The perception of many travelers is that the best hotel prices are to be found at the big online travel agencies.
The hotel chains have recently been attempting to alter this perception by offering lower prices when you book via their own websites. This usually requires membership in a loyalty program but they have streamlined sign-up so that you can become a member during the checkout process.
This channel shift is really important for the hotels because they lose so much in commission to the OTAs, not to mention market relevance and a direct relationship with the customer.
Room Key is a joint venture between six of the largest hotel chains in the world and has unique access to these lower direct rates.
We have just launched a new product called Scout, a Chrome browser extension that activates whenever you view a hotel at major OTAs.
Scout looks at the lowest rate being advertised by the OTA and then searches in the background to see if it can find a lower direct rate. If it does, it automatically displays a notification along with a button that takes the user to the hotel's own site to book the lower rate and get additional perks of booking direct (e.g. points, free wifi).
For now the hotels Scout works with are mostly limited to brands belonging to larger chains (Marriott, Hyatt, Wyndham, Choice, IHG). E.g. try looking at a Holiday Inn on Expedia and you're very likely to see a Scout notification.
The OTAs are currently limited to the major players (Expedia, Orbitz, Priceline, Booking.com, Hotels.com, Travelocity) but we hope to grow this list to include metasearch engines (Kayak, Trivago, etc) in the near future. We also hope to introduce the extension on other browsers.
We do make money from booking commissions, but our commissions are much lower than those of the OTAs and more importantly go to a company that is trusted by and founded by the hotel industry.
Room Key's raison d'être is to lower the cost of hotel distribution for the hotel industry and to be an advocate for the traveler in what is a very confusing marketplace for the average consumer. Price confidence is severely lacking hence why consumers are often searching up to 6 sites before making a booking decision.
Very few people understand how the online hotel industry works and we would like to start to cast some light on that.
At the point where a customer is searching on Expedia or booking.com, you've lost. These sites have aggressive reward programs and are tuned machines to get people to buy.
The better approach is actual property-level differentiation that makes people want to stay at a particular hotel.
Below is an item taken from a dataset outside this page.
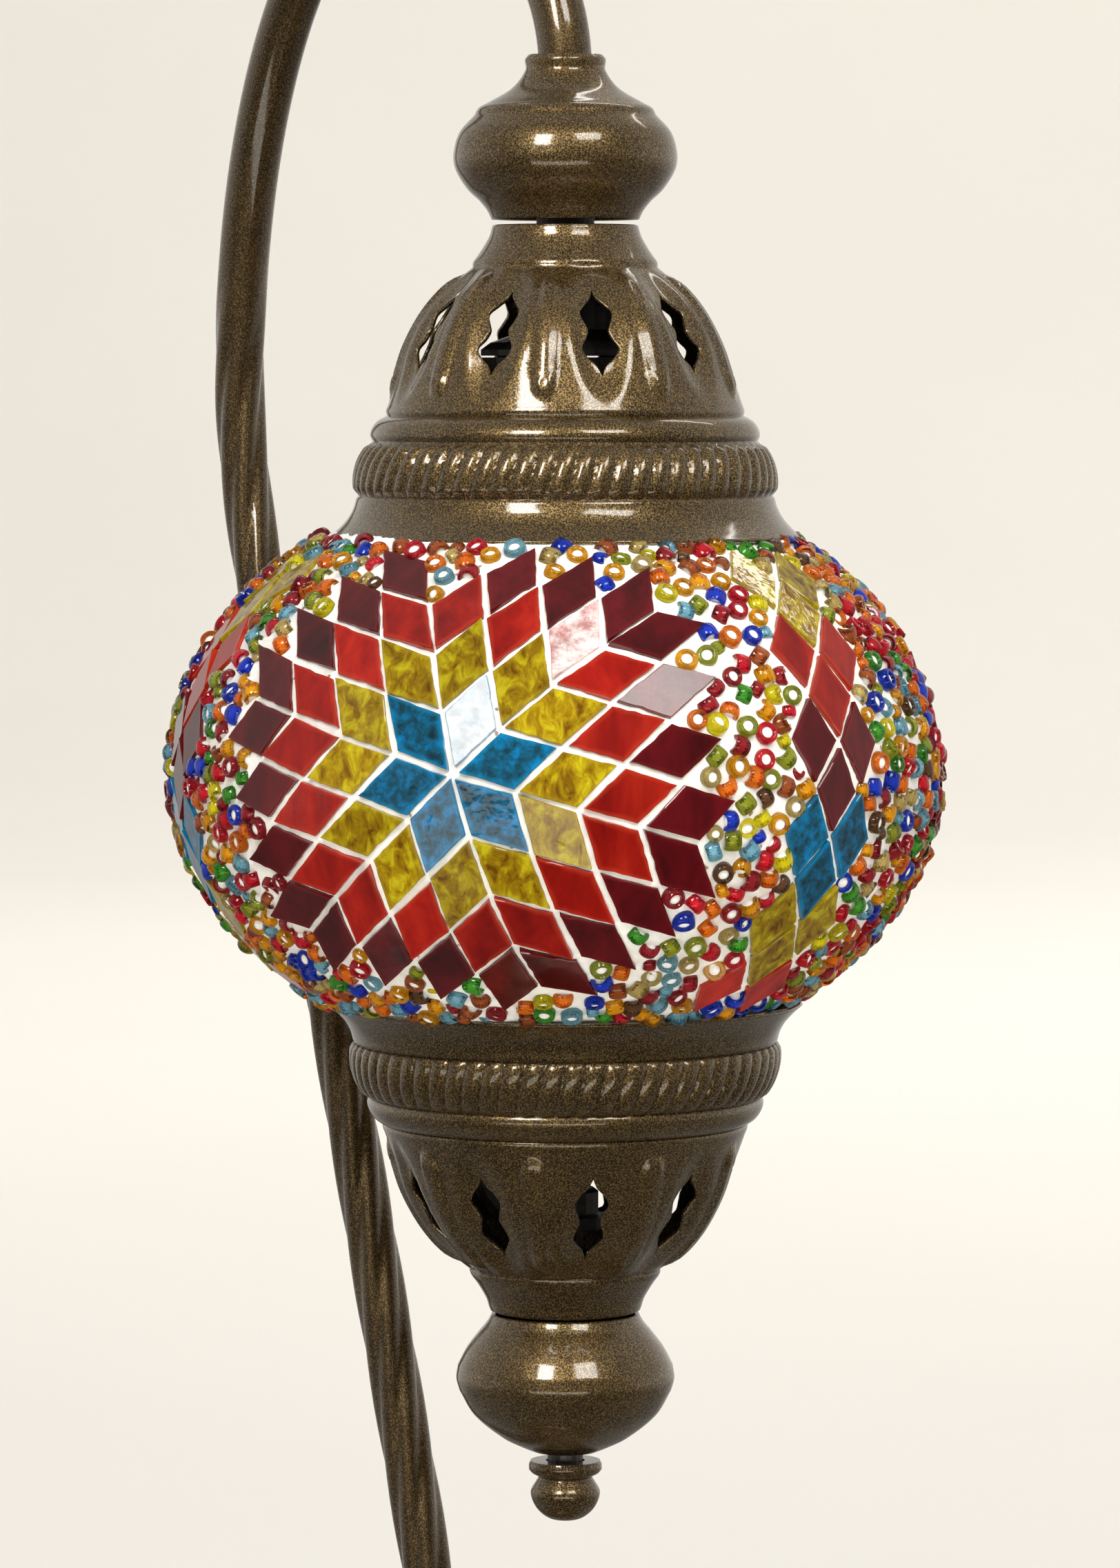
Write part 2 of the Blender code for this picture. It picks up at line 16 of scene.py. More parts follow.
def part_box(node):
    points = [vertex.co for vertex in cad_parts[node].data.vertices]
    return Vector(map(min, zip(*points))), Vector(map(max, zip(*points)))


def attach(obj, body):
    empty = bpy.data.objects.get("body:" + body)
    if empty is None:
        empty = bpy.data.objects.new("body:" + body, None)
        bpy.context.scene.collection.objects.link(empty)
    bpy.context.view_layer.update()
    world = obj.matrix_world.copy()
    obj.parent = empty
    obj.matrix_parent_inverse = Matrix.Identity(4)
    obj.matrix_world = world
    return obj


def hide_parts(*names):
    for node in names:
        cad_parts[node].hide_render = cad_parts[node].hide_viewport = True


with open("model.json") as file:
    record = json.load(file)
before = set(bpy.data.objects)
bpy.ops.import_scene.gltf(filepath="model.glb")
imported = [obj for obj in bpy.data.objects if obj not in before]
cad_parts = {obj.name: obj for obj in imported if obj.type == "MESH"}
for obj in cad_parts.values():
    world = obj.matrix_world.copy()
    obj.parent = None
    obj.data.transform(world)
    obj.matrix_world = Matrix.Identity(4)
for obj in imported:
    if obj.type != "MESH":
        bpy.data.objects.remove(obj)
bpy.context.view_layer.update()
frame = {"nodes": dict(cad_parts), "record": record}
MM = 0.001


def box_mm(node):
    """A CAD node's lowest and highest corners."""
    low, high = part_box(node)
    return low / MM, high / MM


# Places, from the frame
UPPER_CAP = box_mm("upper_cap")
LOWER_CAP = box_mm("lower_cap")
UPPER_RIM = UPPER_CAP[0].z
LOWER_RIM = LOWER_CAP[1].z
UPPER_WAIST = UPPER_CAP[1].z
EQUATOR = (UPPER_RIM + LOWER_RIM) / 2
AXIS_X = (UPPER_CAP[0].x + UPPER_CAP[1].x) / 2
GROUT_BOX = box_mm("grout_layer")
NOMINAL_RADIUS = 65.0  # the globe's proportions
NOMINAL_HALF = 49.5
TILE_RISE = 1.9  # the tiles' outer faces stand this far out from the plaster's CAD solid
GLOBE_RADIUS = (GROUT_BOX[1].x - GROUT_BOX[0].x) / 2 + TILE_RISE
GLOBE_HALF = GLOBE_RADIUS * NOMINAL_HALF / NOMINAL_RADIUS
GLOBE_EDGE = GROUT_BOX[1].z - EQUATOR

FACING = -38.0  # the longitude that faces the camera
GLOBE_SHIFT = 1.6  # the globe sits this far off the caps' axis, to the camera's left
SHEET = 0.7  # stamped metal

# Caps: smooth stretches of (height above the rim, radius), with a crease between one and the next
CAP_STRETCHES = [
    [(1.2, 39.6), (2.4, 38.3), (4.2, 36.7), (6.0, 35.7), (7.7, 35.2)],
    [(7.7, 34.7), (8.9, 35.0), (11.4, 35.0), (14.0, 34.3), (16.2, 33.0), (17.3, 32.4)],
    [(17.3, 32.4), (18.2, 32.8), (19.4, 32.5), (20.6, 31.6), (21.5, 30.0)],
    [(21.5, 30.0), (22.3, 30.2), (23.4, 29.8), (28.4, 28.1), (33.0, 26.6), (37.7, 24.2), (41.4, 21.3),
     (44.2, 18.2), (46.3, 15.6)],
    [(46.3, 15.6), (47.2, 15.5), (48.3, 14.7), (49.8, 13.7), (51.6, 12.7), (53.3, 12.2)],
]
RIB_COUNT = 66
RIB_HEIGHT = 0.75
RIB_SLANT = 0.3  # millimetres sideways for each one up
RIB_PITCH = 3.4  # from one rib to the next
RIB_MIDDLE = 12.3
RIB_WINDOW = (8.0, 9.6, 15.6, 17.1)  # heights where the ribs start to rise, are whole, start to sink, and end
HOLE_COUNT = 9
PANEL_COLUMNS = 50  # mesh columns for each hole's share of the cap
HOLE_MIDDLE = 35.6
HOLE_HALF = [  # (half width, height from the middle), from the upper point to the lower
    (0.0, 7.6), (0.5, 6.3), (1.6, 5.1), (2.75, 3.5), (2.3, 1.9), (1.8, 0.6), (2.3, -0.8), (3.15, -2.5),
    (2.2, -4.2), (0.8, -5.5), (0.0, -7.2),
]
UPPER_TURN = -25.0  # longitude of a hole
LOWER_TURN = -28.4
FLUTE_LOW = 23.8
FLUTE_HIGH = 45.6
FLUTE_HEIGHT = 0.95
DISH_DEPTH = 1.1
DISH_HALF = (3.2, 7.4)  # half width and half height of the sunk patch round a hole
PANEL_LOW = 27.6  # the heights between which the cap's mesh is made of pierced panels
PANEL_HIGH = 44.0
PANEL_ROWS = 22
PANEL_RINGS = 9
WAIST_RADIUS = 11.9
WAIST_STEP = 0.15
BASE_RIBS = 114
BASE_FLUTES = 14

# The mosaic
STAR_PITCH = 10.4
STAR_LONGITUDE = -52.6
STAR_ARC = 3.0
STAR_TURN = 14.0
STAR_COLOURS = ["blue", "yellow", "red", "maroon"]
STAR_PLACES = [0.0, 136.0, 243.0]  # degrees on from the first star
BAND_PLACES = [59.4, 189.5, 300.0]
FIGURE_COUNT = len(STAR_PLACES)
BAND_LEAN = 5.0
BAND_COLUMN = 5.3
BAND_PITCH = 15.6
GROUT_LINE = 0.95
MOSAIC_REACH = 49.0
STAR_TILES = 6 * sum(range(1, len(STAR_COLOURS) + 1))
HAZY_TILES = {13: 0.8, 10: 0.45}  # two tiles mixed far toward pale grey and made rougher, by their number in the first star
TILE_RINGS = [(0.0, -1.7, 1.0), (0.0, -0.12, 1.0), (0.14, 0.0, 0.9), (1.0, 0.0, 0.0)]  # (inset, height, share of the painted edge light)
TILE_LIFT = 0.25
GROUT_LEVEL = -0.62
GROUT_BACK = -2.85

# Arm knots: reach behind the globe's axis, height, lean from upright, and the handles on each side
ARM_KNOTS = [
    (28.0, 36.0, 0.0, 0.0, 8.0), (28.0, 60.0, 0.0, 8.0, 10.0), (32.1, 88.6, 16.2, 10.0, 60.0),
    (88.6, 284.0, 16.2, 60.0, 12.0), (94.9, 320.5, 0.0, 12.0, 48.0),
    (47.5, 408.0, -90.0, 26.0, 26.0), (0.0, 372.0, -180.0, 20.0, 4.0), (0.0, 361.2, -180.0, 4.0, 0.0),
]
ARM_RADIUS = 4.5
ARM_BORE = 3.5


# Shapes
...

If your customer sees hotel inventory as essentially fungible, which is what most of the undifferentiated inventory on booking/expedia is, they're going to pay commodity prices for it.
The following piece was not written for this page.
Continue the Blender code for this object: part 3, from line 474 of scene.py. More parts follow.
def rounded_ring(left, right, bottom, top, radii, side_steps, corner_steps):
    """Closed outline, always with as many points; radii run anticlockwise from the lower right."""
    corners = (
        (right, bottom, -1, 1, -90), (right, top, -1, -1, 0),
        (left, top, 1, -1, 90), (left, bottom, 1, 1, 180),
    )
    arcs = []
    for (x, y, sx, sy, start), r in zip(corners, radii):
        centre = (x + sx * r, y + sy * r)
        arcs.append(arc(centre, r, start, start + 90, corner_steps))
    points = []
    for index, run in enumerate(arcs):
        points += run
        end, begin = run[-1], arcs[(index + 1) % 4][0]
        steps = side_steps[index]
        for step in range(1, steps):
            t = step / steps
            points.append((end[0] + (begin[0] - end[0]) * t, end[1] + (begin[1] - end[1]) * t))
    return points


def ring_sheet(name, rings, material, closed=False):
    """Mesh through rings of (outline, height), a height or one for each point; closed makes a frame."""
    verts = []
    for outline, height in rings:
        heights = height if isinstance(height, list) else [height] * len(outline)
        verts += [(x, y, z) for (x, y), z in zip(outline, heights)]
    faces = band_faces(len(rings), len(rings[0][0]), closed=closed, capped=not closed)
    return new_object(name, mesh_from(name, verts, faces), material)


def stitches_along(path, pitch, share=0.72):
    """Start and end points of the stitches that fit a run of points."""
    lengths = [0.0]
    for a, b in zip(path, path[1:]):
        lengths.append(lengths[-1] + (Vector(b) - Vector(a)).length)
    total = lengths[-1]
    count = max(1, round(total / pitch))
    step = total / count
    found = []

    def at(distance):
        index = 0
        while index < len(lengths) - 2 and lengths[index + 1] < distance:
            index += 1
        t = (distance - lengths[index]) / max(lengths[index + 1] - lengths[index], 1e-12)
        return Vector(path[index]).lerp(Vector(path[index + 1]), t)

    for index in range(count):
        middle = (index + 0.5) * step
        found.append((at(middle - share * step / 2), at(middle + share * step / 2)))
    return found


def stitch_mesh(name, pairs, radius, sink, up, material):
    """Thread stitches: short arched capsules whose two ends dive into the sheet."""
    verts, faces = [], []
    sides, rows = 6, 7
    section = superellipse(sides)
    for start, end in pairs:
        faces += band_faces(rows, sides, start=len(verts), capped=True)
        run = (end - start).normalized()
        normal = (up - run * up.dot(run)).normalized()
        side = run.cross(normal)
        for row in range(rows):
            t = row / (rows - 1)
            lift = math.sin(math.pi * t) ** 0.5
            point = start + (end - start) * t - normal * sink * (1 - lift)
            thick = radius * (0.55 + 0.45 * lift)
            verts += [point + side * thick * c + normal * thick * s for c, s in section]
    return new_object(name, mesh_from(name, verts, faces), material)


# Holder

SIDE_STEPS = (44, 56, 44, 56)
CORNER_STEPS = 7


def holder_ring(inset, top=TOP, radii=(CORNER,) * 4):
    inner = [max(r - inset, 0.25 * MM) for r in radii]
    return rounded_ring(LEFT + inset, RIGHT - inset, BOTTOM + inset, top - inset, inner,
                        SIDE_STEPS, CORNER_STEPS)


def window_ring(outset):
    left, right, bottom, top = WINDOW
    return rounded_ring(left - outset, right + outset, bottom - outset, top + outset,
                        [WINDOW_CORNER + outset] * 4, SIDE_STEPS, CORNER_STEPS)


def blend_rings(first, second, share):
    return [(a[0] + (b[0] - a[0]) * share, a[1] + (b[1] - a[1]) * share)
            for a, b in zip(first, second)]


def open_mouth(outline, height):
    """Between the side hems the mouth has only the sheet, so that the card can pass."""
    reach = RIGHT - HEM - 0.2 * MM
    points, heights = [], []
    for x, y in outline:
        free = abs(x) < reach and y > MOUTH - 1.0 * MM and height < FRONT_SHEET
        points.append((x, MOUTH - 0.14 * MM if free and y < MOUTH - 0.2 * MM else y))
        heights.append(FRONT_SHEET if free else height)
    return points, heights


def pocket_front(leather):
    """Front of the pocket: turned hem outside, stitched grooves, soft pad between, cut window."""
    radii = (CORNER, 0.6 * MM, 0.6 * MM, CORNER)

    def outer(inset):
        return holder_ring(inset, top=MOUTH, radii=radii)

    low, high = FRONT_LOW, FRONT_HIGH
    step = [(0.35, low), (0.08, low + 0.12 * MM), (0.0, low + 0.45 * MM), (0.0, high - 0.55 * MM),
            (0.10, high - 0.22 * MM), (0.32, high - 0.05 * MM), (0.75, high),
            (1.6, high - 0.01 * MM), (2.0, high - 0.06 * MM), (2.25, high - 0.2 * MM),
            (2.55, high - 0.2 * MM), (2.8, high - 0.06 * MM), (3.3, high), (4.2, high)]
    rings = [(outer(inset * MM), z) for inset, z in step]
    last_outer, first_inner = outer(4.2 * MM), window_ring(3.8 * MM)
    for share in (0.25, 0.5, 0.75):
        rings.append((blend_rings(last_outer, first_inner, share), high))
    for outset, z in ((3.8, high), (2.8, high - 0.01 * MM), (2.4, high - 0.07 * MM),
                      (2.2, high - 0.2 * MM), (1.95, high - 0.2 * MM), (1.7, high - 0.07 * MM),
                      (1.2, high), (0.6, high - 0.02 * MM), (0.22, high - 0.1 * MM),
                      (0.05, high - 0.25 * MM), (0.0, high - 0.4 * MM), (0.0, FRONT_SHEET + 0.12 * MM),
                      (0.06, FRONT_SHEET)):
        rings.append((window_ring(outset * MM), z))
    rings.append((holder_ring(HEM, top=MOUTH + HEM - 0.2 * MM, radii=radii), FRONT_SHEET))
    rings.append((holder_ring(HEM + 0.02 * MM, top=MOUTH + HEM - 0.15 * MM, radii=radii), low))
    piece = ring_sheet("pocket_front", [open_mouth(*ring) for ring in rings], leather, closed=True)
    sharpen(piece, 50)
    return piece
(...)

The chains need to step up and market directly to consumers, and GIVE ME A REASON TO LIKE THEM. Right now it's all sort of meh. Hilton, Hyatt, Rodeway, whatever, I just don't care, give me the lowest price and I'm there.
Do these chains have some kind of written agreement with the websites where they are NOT allowed to undercut those prices, ever?
Hotels play all sorts of games with this, including throwing in free stuff if you book direct ("it's the same rate") and doing "non-advertised" rates through loyalty and reward programs.
If you can't book directly with the hotel, it's very likely they don't have technology sophisticated enough to do a direct booking. You'd be surprised how bad hotel tech is. And the thing is, none of the independents want to spend anything to improve the situation. It's honestly madness.
It depends on where (which country) and when.
In Europe there were contracts with that "no lower rate" provisions, which have been (in some countries) deemed illegal.
To give you some loose data points, that was 2015 for France and Germany, August 2017 for Italy, here is a map:
http://hotelmanager-blog.trivago.com/rate-parity-hotel-indus...
The way that hotel chains can undercut the OTA price is via their loyalty programs. If you sign up as a member then you can very often receive a lower rate. All the major chains have been running campaigns around these loyalty rates recently and one study has suggested it may be having an impact [https://www.kalibrilabs.com/press-1/2017/10/26/new-study-fro...].
Due to our unique relationship with the hotel chains, Room Key (both our .com site and Scout) is the only hotel search engine that has access to these loyalty rates across multiple chains. This is how Scout is able to notify the user of a better rate in so many cases for the big chains. We'd love to expand to have more hotels join us and allow us access to their loyalty rates as well.
We've found through our research and user testing that OTA users fall broadly into two camps. First, those who believe, rightly or wrongly, that the OTA rate is always going to be cheaper. Second, those who use OTAs as a search engine to find the right hotel but then go and manually compare the OTA rate vs the rates available directly on the hotel's own site.
Usually the direct deal is better when you consider the entire package - lower loyalty rate + easier cancellation + points + free wifi etc. Being the customer of the hotel who has an interest in the quality of your stay vs a third party does count for something. I believe we'll start to see that count for more as time goes on.
yes.
However, hotels can offer lower price via their own membership program
So no, I cannot 'see lower direct hotel rates as I browse online travel agents'.
The marketing messaging is completely disjointed from what the product actually does.
I can assure you that the extension collects only what it needs to do in order to function.